A REALLY! simple to use library for semantic segmentation, even a untrained network can use it.(not really)

input and output for a random image in the test dataset

Customized implementation of the U-Net in PyTorch for high definition images with a simple API to use. It’s really easy in just 3 lines of code you can a highly accurate working model.

Data Preprocessing

Dataset
└── Images
    └── 01.png, 02.png, 03.png
└── Masks
    └── 01.png, 02.png, 03.png

You’ll need two directories Images and Masks, in the Images directory you’ll have all the input images to the model and in the Masks directory you’ll have all the corresponding annotation masks; each pixel in the annotation map corresponds to the class label i.e., if a pixel in the annotation map is 1 then it’s class is also 1 and so on.

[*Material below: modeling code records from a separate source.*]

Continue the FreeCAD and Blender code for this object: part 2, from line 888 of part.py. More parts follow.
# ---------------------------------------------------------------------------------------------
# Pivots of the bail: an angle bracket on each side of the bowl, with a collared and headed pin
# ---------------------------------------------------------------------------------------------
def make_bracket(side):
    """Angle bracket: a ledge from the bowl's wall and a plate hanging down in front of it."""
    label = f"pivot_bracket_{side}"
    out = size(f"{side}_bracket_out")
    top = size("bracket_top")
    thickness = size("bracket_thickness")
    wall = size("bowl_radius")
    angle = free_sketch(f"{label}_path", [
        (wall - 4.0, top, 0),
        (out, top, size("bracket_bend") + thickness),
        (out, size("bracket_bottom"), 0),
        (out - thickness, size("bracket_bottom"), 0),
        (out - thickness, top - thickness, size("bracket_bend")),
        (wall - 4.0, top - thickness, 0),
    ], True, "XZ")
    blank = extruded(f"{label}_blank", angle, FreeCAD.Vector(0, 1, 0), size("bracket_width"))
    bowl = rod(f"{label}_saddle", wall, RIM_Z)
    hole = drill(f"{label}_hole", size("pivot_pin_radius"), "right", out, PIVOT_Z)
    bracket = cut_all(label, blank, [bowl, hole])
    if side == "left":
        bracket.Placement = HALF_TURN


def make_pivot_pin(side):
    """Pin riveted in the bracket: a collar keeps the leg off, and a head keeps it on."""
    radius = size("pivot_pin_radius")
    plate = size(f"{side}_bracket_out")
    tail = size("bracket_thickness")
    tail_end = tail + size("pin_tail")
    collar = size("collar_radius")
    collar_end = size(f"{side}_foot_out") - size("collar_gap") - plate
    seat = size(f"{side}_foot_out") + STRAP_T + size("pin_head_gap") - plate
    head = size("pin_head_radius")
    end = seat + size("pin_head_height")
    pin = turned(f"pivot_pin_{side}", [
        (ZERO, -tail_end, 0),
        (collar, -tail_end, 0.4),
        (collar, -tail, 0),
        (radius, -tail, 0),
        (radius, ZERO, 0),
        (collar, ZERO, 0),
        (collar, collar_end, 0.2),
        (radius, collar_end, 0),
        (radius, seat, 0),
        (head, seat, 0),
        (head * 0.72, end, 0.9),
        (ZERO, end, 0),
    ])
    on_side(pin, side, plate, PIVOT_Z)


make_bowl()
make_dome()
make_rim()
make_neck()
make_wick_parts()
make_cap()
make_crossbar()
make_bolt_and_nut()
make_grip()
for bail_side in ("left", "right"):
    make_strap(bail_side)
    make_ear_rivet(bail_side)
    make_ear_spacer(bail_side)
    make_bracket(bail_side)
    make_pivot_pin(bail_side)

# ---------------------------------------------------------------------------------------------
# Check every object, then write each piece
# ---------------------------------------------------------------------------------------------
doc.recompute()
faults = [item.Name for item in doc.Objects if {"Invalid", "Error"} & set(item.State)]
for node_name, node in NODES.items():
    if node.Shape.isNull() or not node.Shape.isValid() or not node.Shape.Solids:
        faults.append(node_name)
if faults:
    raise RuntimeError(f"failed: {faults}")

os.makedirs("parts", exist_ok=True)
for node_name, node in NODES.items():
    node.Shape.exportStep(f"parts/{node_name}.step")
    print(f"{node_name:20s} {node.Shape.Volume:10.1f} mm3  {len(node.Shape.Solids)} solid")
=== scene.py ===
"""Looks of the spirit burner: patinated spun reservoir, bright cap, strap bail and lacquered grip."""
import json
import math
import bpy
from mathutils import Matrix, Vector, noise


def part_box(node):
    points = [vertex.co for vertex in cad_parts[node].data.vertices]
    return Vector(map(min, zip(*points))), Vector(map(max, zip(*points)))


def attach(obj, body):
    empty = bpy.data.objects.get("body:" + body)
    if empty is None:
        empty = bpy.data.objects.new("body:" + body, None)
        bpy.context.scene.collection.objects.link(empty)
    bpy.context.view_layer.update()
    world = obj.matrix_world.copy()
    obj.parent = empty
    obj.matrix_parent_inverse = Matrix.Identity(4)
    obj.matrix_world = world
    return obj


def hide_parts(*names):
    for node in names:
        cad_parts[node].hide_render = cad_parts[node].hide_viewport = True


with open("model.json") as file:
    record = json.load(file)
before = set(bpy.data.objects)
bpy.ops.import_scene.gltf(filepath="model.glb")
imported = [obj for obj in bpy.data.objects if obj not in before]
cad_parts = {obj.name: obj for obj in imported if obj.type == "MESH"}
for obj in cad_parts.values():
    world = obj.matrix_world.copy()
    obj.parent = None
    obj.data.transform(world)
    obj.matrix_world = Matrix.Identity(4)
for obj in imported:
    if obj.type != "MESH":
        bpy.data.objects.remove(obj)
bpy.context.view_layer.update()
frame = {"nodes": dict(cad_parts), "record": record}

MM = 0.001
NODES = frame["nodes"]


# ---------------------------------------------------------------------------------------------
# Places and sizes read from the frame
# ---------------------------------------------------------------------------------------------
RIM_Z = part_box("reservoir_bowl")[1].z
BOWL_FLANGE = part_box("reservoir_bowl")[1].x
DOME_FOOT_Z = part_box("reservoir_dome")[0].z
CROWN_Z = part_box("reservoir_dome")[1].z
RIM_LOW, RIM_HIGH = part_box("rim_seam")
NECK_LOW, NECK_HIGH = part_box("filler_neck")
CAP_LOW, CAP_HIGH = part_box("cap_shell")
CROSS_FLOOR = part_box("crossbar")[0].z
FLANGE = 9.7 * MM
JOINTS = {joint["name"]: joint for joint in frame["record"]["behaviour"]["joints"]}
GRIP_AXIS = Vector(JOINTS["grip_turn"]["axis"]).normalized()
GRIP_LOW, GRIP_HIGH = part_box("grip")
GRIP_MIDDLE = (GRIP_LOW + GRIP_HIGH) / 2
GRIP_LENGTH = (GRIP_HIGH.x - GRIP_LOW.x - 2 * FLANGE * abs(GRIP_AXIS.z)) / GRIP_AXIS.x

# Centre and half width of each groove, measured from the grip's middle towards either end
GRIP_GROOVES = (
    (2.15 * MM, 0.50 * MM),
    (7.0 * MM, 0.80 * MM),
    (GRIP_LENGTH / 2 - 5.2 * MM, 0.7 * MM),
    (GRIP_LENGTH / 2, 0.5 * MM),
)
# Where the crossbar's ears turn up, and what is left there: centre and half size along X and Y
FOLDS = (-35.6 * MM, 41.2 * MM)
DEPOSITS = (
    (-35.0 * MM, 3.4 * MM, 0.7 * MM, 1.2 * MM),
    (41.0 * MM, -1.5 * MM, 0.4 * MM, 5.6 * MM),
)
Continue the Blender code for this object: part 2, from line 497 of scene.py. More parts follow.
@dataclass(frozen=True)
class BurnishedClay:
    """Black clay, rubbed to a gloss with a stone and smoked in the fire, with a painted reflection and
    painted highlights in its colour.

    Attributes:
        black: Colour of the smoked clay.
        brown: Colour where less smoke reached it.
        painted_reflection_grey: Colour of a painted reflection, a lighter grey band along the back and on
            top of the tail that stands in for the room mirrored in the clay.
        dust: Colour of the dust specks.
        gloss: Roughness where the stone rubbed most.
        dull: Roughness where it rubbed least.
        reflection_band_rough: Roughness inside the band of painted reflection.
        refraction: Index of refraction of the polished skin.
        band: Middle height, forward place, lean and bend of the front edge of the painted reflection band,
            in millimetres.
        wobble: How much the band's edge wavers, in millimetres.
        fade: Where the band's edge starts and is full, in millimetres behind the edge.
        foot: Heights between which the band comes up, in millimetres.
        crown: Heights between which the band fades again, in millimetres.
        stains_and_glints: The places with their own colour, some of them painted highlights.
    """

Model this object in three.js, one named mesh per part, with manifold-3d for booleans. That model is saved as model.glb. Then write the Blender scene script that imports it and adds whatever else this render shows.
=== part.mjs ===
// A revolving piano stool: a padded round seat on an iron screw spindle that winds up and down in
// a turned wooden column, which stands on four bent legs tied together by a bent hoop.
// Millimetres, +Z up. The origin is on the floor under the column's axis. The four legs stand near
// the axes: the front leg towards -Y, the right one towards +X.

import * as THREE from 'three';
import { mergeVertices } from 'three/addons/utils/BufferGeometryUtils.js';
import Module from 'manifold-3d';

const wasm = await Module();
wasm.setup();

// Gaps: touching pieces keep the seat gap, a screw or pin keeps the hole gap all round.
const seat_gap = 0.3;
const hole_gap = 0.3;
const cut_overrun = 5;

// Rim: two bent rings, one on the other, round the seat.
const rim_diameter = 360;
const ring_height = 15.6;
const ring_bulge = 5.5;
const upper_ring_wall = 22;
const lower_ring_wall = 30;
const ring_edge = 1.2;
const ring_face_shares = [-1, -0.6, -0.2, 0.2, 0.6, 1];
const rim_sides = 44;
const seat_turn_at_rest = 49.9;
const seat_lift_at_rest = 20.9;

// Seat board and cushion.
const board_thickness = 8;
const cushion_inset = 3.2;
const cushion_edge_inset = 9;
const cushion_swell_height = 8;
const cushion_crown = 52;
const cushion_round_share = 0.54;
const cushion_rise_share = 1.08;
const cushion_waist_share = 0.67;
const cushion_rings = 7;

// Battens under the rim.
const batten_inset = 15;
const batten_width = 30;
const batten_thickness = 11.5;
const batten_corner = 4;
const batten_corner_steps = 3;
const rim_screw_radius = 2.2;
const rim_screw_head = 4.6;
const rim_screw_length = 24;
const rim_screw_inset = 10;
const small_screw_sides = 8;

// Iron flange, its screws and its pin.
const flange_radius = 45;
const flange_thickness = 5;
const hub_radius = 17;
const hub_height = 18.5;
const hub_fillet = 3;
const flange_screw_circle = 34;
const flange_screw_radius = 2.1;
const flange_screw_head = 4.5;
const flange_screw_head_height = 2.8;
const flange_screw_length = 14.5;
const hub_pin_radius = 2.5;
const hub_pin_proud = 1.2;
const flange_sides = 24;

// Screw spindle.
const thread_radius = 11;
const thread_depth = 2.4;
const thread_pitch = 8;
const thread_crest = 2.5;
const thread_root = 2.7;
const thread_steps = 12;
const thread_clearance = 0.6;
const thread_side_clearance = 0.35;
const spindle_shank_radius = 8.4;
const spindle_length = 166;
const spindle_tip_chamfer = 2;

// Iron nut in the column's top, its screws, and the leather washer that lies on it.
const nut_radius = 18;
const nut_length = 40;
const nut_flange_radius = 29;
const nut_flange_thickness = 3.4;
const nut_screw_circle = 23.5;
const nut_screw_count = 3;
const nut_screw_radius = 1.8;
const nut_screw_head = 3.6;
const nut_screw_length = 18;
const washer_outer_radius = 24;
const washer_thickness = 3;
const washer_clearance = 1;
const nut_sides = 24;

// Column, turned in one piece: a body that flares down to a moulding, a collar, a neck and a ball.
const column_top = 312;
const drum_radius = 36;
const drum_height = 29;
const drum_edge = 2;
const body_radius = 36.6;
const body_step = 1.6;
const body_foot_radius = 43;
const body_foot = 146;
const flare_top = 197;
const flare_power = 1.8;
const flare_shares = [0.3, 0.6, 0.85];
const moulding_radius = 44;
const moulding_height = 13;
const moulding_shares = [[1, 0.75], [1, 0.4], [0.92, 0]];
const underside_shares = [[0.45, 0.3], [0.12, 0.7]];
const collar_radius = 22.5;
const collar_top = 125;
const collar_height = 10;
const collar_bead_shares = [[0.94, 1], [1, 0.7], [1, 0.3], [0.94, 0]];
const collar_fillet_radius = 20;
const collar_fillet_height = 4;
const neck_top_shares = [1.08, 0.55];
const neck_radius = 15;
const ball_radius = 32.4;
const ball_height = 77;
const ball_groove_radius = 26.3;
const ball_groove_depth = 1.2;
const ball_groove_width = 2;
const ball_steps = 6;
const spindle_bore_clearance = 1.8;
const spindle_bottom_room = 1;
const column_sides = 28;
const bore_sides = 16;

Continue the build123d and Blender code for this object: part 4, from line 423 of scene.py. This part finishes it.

And make sure the file names correspond with each image and annotation pair as shown in the tree.

Usage

Note : Use Python 3.6 or newer

Python Wrapper(Recommended)

import pytorch_segmentation as ps
net = ps.make_model(n_channels=3,n_classes=1,bilinear=True,dir_img = '/content/data/data/membrane/train/image/',dir_mask = '/content/data/data/membrane/train/label/') # n_channels is the number of input channels(i.e,3 for rgb,bgr,etc.. and 1 is for grayscale images)
ps.train(net=net,epochs=5,batch_size=4,lr=0.0001,img_scale=0.5,val_percent=10.0) # train the network 

By default, the scale is 0.5, so if you wish to obtain better results (but use more memory), set it to 1.

Prediction

After training your model and saving it to a *.pth, you can easily test the output masks on your images via the CLI.

To predict a single image and save it:

python predict.py -i image.jpg --model model.pth It’ll be saved to a file called output.png

To predict a multiple images and show them without saving them:

python predict.py -i image1.jpg image2.jpg --viz --no-save

You can specify which model file to use with --model MODEL.pth.